■ Work to do ■
Reproduce the entries below in full, word for word.

· · · ·

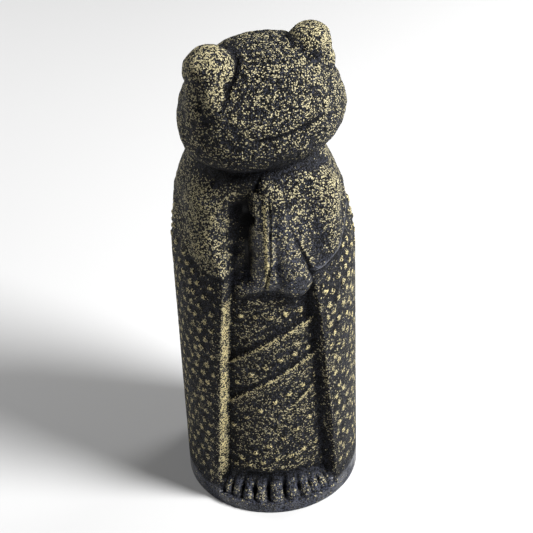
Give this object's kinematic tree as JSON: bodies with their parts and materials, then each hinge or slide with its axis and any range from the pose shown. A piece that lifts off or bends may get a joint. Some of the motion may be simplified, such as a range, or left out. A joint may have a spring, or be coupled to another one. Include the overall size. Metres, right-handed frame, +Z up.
{
  "type": "frog statue",
  "caption": "Praying frog monk cast in dark stone: a round robed column with open sleeves, pressed palms and a broad tilted head, standing on its flat underside.",
  "frame": {"origin": "middle of the flat underside, where the statue stands", "axes": "+Z up, front towards -Y, +X to the right of someone who faces the statue"},
  "size_m": [0.106, 0.106, 0.3049],
  "materials": {
    "cast_stone": "near-black blue cast stone with a sandy grain, the raised grains, dots and fold edges rubbed with dull gold"
  },
  "bodies": {
    "root": {"frog_statue": "cast_stone"}
  },
  "joints": []
}
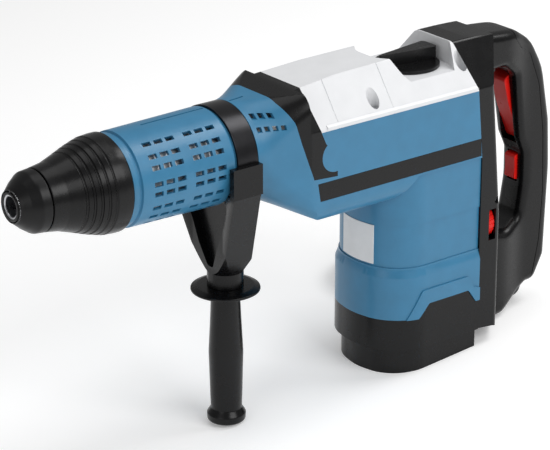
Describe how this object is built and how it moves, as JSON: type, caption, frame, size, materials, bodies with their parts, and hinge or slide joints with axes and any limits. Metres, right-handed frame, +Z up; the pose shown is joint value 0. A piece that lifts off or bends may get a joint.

· · · ·

■ Solved problem ■
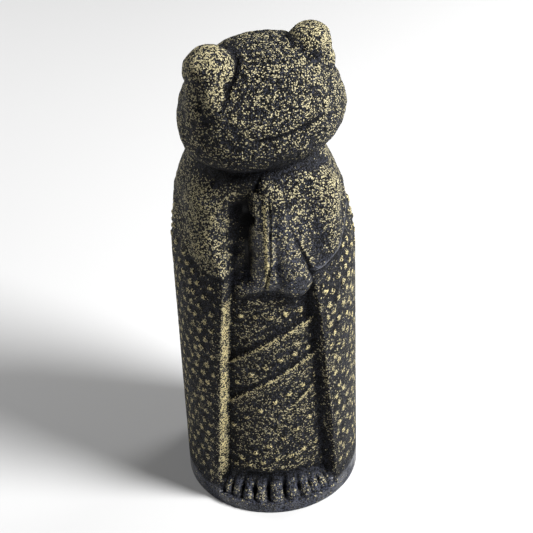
Give this object's kinematic tree as JSON: bodies with their parts and materials, then each hinge or slide with its axis and any range from the pose shown. A piece that lifts off or bends may get a joint. Some of the motion may be simplified, such as a range, or left out. A joint may have a spring, or be coupled to another one. Include the overall size. Metres, right-handed frame, +Z up.
{
  "type": "frog statue",
  "caption": "Praying frog monk cast in dark stone: a round robed column with open sleeves, pressed palms and a broad tilted head, standing on its flat underside.",
  "frame": {"origin": "middle of the flat underside, where the statue stands", "axes": "+Z up, front towards -Y, +X to the right of someone who faces the statue"},
  "size_m": [0.106, 0.106, 0.3049],
  "materials": {
    "cast_stone": "near-black blue cast stone with a sandy grain, the raised grains, dots and fold edges rubbed with dull gold"
  },
  "bodies": {
    "root": {"frog_statue": "cast_stone"}
  },
  "joints": []
}
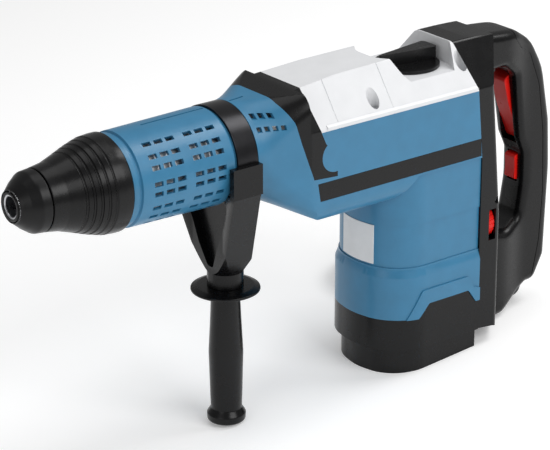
Describe how this object is built and how it moves, as JSON: type, caption, frame, size, materials, bodies with their parts, and hinge or slide joints with axes and any limits. Metres, right-handed frame, +Z up; the pose shown is joint value 0. A piece that lifts off or bends may get a joint.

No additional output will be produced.